**Task details**
Below is the data. Give it again, complete and exact.
--- start of Supplied information ---
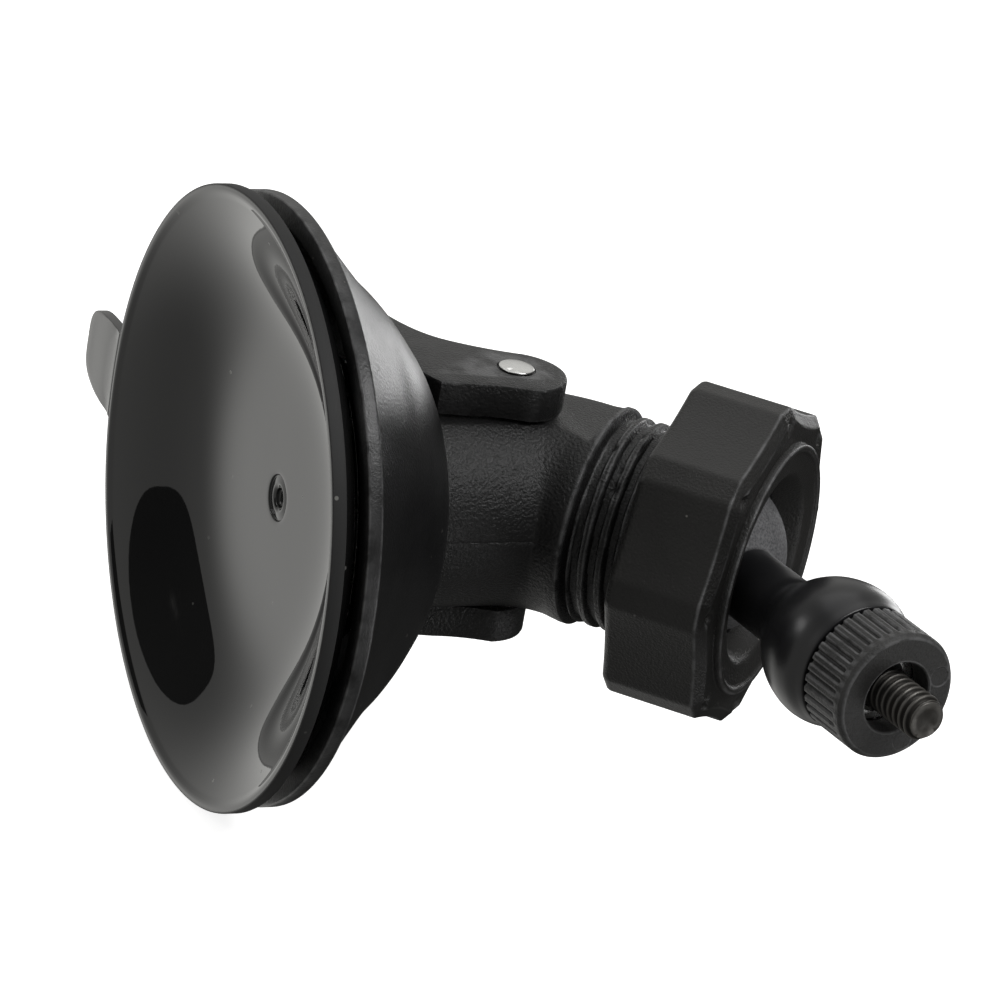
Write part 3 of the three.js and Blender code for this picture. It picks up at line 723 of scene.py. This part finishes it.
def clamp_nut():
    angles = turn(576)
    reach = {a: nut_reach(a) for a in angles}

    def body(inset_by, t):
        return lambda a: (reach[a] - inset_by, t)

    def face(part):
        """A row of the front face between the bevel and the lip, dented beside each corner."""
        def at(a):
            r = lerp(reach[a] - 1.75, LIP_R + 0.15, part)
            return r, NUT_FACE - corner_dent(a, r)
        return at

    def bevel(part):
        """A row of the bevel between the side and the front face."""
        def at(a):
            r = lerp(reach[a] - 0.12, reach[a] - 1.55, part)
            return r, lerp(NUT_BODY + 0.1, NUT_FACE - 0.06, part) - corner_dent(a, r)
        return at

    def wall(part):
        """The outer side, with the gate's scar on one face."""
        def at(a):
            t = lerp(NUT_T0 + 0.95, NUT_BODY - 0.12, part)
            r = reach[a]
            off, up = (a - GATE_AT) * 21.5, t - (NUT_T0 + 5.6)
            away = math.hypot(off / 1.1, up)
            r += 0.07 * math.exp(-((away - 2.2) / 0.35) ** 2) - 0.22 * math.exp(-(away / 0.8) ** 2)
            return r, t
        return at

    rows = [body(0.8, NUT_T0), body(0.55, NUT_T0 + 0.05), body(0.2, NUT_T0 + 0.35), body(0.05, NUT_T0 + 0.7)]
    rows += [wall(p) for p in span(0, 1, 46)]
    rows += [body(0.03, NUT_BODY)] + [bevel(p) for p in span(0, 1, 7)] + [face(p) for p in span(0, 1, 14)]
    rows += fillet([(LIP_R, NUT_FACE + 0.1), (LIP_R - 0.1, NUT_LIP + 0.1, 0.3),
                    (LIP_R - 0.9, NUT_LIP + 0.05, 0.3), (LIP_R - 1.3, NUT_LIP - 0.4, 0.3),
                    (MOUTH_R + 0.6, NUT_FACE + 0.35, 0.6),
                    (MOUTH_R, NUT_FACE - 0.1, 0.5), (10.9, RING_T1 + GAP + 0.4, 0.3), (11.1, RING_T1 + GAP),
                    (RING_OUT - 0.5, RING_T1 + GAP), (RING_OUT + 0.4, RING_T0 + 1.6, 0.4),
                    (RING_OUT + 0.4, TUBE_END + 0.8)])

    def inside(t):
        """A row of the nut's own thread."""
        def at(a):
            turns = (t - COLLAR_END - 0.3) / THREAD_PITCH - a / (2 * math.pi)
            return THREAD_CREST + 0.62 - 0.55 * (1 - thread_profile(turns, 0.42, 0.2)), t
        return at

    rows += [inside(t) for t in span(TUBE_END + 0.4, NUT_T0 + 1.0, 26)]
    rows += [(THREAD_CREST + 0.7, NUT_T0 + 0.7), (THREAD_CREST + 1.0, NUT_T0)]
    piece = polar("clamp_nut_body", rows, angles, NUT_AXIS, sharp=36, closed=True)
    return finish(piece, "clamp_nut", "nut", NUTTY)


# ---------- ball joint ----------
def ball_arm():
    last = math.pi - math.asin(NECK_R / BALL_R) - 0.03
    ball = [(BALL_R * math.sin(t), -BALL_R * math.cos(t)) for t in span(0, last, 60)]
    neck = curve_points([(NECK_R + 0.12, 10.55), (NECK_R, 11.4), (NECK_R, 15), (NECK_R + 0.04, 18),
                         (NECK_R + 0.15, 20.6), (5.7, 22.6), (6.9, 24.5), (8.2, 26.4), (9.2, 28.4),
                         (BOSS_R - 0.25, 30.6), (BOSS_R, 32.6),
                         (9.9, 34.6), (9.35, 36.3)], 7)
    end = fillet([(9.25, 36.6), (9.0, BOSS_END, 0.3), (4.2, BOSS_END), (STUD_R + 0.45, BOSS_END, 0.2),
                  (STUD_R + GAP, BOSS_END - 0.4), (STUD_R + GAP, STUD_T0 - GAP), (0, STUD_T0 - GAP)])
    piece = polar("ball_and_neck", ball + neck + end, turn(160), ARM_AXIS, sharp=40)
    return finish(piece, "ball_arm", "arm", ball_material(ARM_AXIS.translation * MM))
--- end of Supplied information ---
**Problem solution**
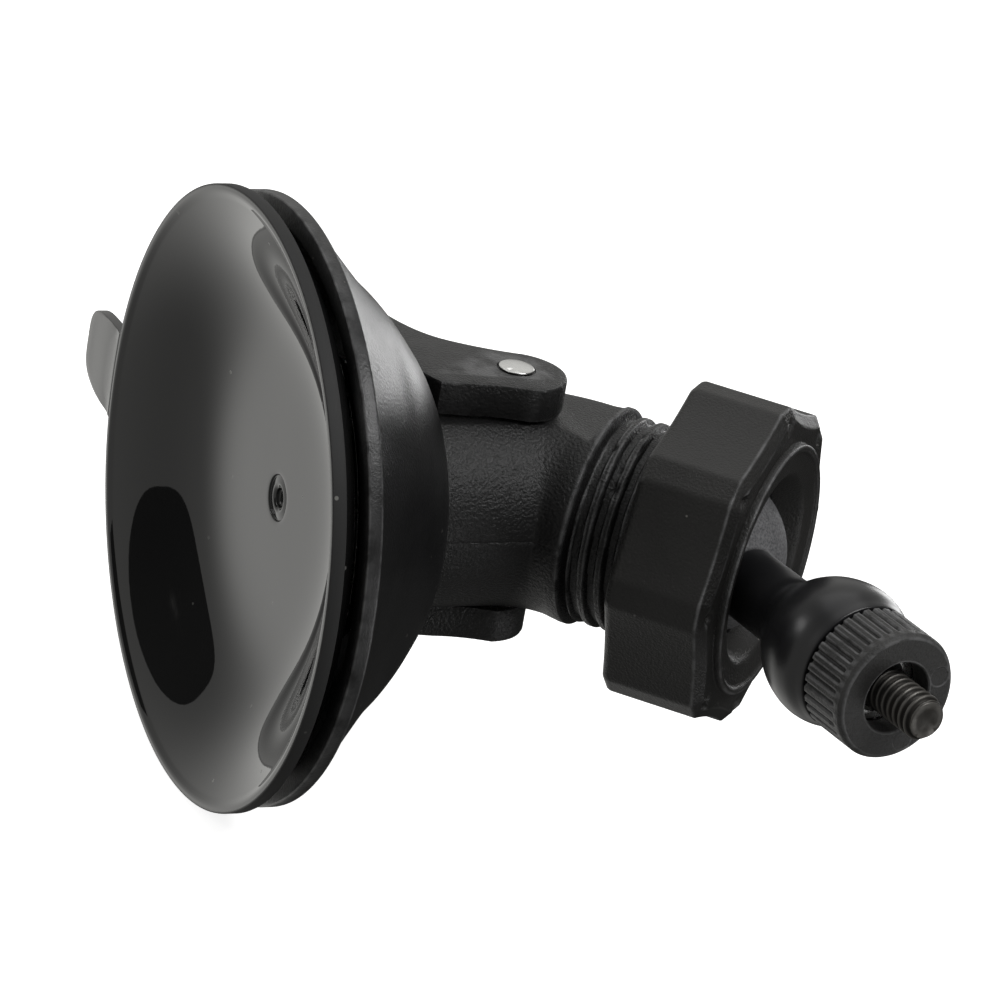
Write part 3 of the three.js and Blender code for this picture. It picks up at line 723 of scene.py. This part finishes it.
def clamp_nut():
    angles = turn(576)
    reach = {a: nut_reach(a) for a in angles}

    def body(inset_by, t):
        return lambda a: (reach[a] - inset_by, t)

    def face(part):
        """A row of the front face between the bevel and the lip, dented beside each corner."""
        def at(a):
            r = lerp(reach[a] - 1.75, LIP_R + 0.15, part)
            return r, NUT_FACE - corner_dent(a, r)
        return at

    def bevel(part):
        """A row of the bevel between the side and the front face."""
        def at(a):
            r = lerp(reach[a] - 0.12, reach[a] - 1.55, part)
            return r, lerp(NUT_BODY + 0.1, NUT_FACE - 0.06, part) - corner_dent(a, r)
        return at

    def wall(part):
        """The outer side, with the gate's scar on one face."""
        def at(a):
            t = lerp(NUT_T0 + 0.95, NUT_BODY - 0.12, part)
            r = reach[a]
            off, up = (a - GATE_AT) * 21.5, t - (NUT_T0 + 5.6)
            away = math.hypot(off / 1.1, up)
            r += 0.07 * math.exp(-((away - 2.2) / 0.35) ** 2) - 0.22 * math.exp(-(away / 0.8) ** 2)
            return r, t
        return at

    rows = [body(0.8, NUT_T0), body(0.55, NUT_T0 + 0.05), body(0.2, NUT_T0 + 0.35), body(0.05, NUT_T0 + 0.7)]
    rows += [wall(p) for p in span(0, 1, 46)]
    rows += [body(0.03, NUT_BODY)] + [bevel(p) for p in span(0, 1, 7)] + [face(p) for p in span(0, 1, 14)]
    rows += fillet([(LIP_R, NUT_FACE + 0.1), (LIP_R - 0.1, NUT_LIP + 0.1, 0.3),
                    (LIP_R - 0.9, NUT_LIP + 0.05, 0.3), (LIP_R - 1.3, NUT_LIP - 0.4, 0.3),
                    (MOUTH_R + 0.6, NUT_FACE + 0.35, 0.6),
                    (MOUTH_R, NUT_FACE - 0.1, 0.5), (10.9, RING_T1 + GAP + 0.4, 0.3), (11.1, RING_T1 + GAP),
                    (RING_OUT - 0.5, RING_T1 + GAP), (RING_OUT + 0.4, RING_T0 + 1.6, 0.4),
                    (RING_OUT + 0.4, TUBE_END + 0.8)])

    def inside(t):
        """A row of the nut's own thread."""
        def at(a):
            turns = (t - COLLAR_END - 0.3) / THREAD_PITCH - a / (2 * math.pi)
            return THREAD_CREST + 0.62 - 0.55 * (1 - thread_profile(turns, 0.42, 0.2)), t
        return at

    rows += [inside(t) for t in span(TUBE_END + 0.4, NUT_T0 + 1.0, 26)]
    rows += [(THREAD_CREST + 0.7, NUT_T0 + 0.7), (THREAD_CREST + 1.0, NUT_T0)]
    piece = polar("clamp_nut_body", rows, angles, NUT_AXIS, sharp=36, closed=True)
    return finish(piece, "clamp_nut", "nut", NUTTY)


# ---------- ball joint ----------
def ball_arm():
    last = math.pi - math.asin(NECK_R / BALL_R) - 0.03
    ball = [(BALL_R * math.sin(t), -BALL_R * math.cos(t)) for t in span(0, last, 60)]
    neck = curve_points([(NECK_R + 0.12, 10.55), (NECK_R, 11.4), (NECK_R, 15), (NECK_R + 0.04, 18),
                         (NECK_R + 0.15, 20.6), (5.7, 22.6), (6.9, 24.5), (8.2, 26.4), (9.2, 28.4),
                         (BOSS_R - 0.25, 30.6), (BOSS_R, 32.6),
                         (9.9, 34.6), (9.35, 36.3)], 7)
    end = fillet([(9.25, 36.6), (9.0, BOSS_END, 0.3), (4.2, BOSS_END), (STUD_R + 0.45, BOSS_END, 0.2),
                  (STUD_R + GAP, BOSS_END - 0.4), (STUD_R + GAP, STUD_T0 - GAP), (0, STUD_T0 - GAP)])
    piece = polar("ball_and_neck", ball + neck + end, turn(160), ARM_AXIS, sharp=40)
    return finish(piece, "ball_arm", "arm", ball_material(ARM_AXIS.translation * MM))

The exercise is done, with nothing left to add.